A walk of connection

Created by Sandy 7 months ago
This isn't so much a story but memories of connection. My dad always asked questions. I think that is what annoyed me and made me feel loved by him. When I moved out of the state connection became trickier. I used my dog walks to connect with both my parents. But when comparing the conversations my dad's phone calls were more intimate. No matter when I called him he would have a million questions to ask. He would, of course, sneak in a few stories of my sisters and nephews and sometimes about him but he always wanted to know what my husband and I were doing. That is how I felt loved by him. He wasn't an award winning father, with some of the brutally honest things he would say and inappropriate questions he would ask, but he always asked and in my heart that is how I knew he cared.
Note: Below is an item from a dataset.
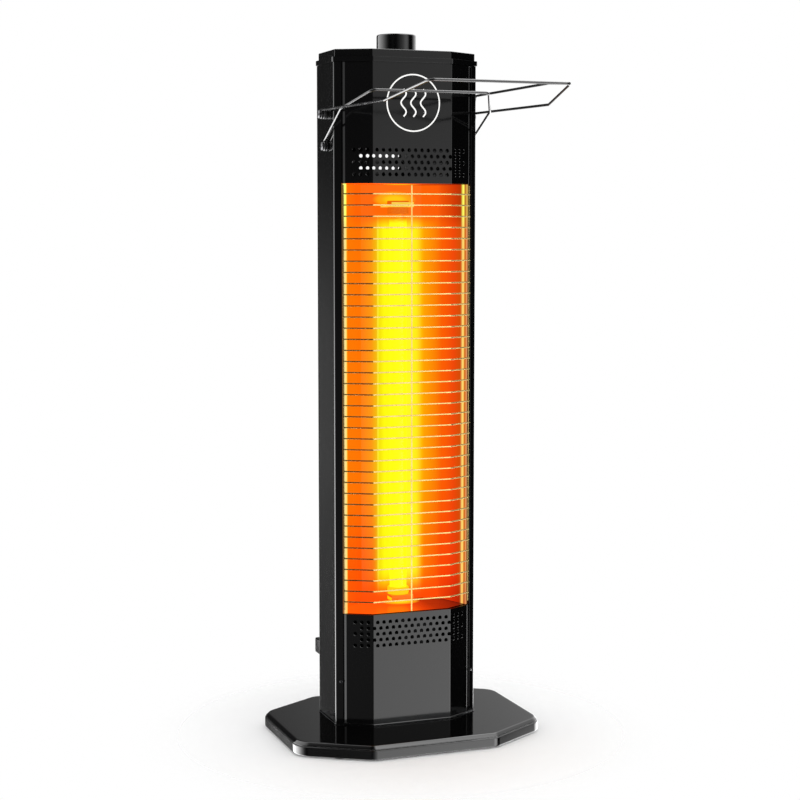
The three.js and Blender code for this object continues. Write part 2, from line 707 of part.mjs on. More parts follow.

Four days before he died, he asked again. This time he asked if he could come live with me if he wasn't able to live on his own. I told him he could but I would want him to take better care of himself. He was in so much pain with swollen fingers and his legs had so many, what looked like painful, sores on them. I attributed them to him not taking care of his diabetes. I am glad that was our last conversation because it made me feel loved, that he would even consider living with me. After he died, every walk with my dog seemed empty. I would go to pick up my phone to call him and then remember he was no longer here. I would call my mom but she focused more on her. Which I was happy to hear but it didn't make me feel connected like my dads. I still miss him. His laugh, his incessant questions and his smile.